Vous avez des concurrents qui se servent d’un système identique?
Oui, ils utilisent le même engin ou des robots similaires d’autres marques.
Finalement, qu’est-ce que Scrappy a de plus qu’un être humain ?
Il peut aller dans des endroits où il n’y aurait pas d’atmosphère, là où un humain risquerait l’asphyxie. Il peut évoluer dans des espaces confinés comme des souterrains, aller dans des cuves ou d’autres endroits pour faire des mesures de type CO ou CO2 pour déterminer si l’air est respirable. Mais, pas plus que l’être humain, il ne peut tolérer des chaleurs extrêmes. Sa vitesse est comparable à celle de l’homme : 5,8 km/h en pointe.
Quelles sont ses faiblesses ?
Il faut changer très souvent sa batterie (1h30 d’autonomie). Mais surtout, il n’a pas de bras.
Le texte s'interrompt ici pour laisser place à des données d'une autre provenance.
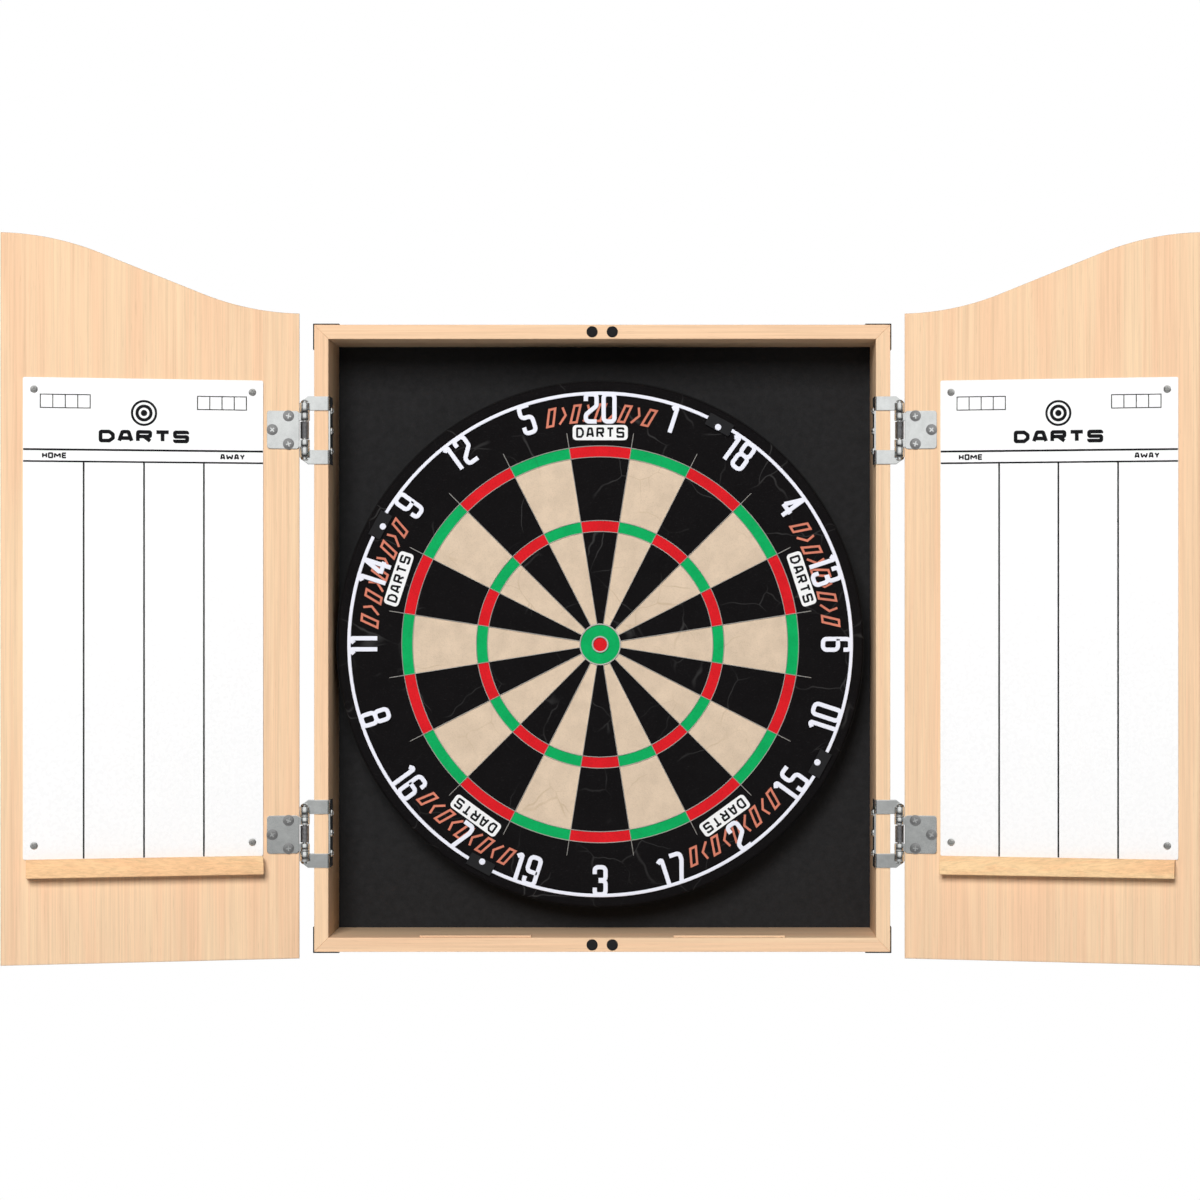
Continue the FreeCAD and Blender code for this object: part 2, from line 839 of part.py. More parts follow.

Donc, il ne peut pas intervenir, il n’est là que pour l’inspection et les mesures. Il ne peut pas ouvrir une porte, non plus. S’il fallait utiliser un robot en intervention, il faudrait plutôt un bipède ou un automate sur roues doté d’un bras motorisé, que nous étudions actuellement.




- Scrappy est coiffé par un scanner 3D Leica qui permet de numériser son environnement à 360 degrés. C’est ce qui permet de faire les mesures pour constituer les jumeaux numériques des sites de production.
- Il est doté d’un module de transmission WiFi/5G et d’un microphone (absents sur les photos)
- À l’avant, une caméra orientable dotée d’un puissant zoom lui permet des identifications visuelles et une caméra thermique réalise les mesures de température.
- En dessous d’elles, un lidar, appareil de mesure laser, très utile pour la télémétrie.
Scrappy peut être doté d’un nombre infini de capteurs… mais il ne peut pas les porter tous en même temps.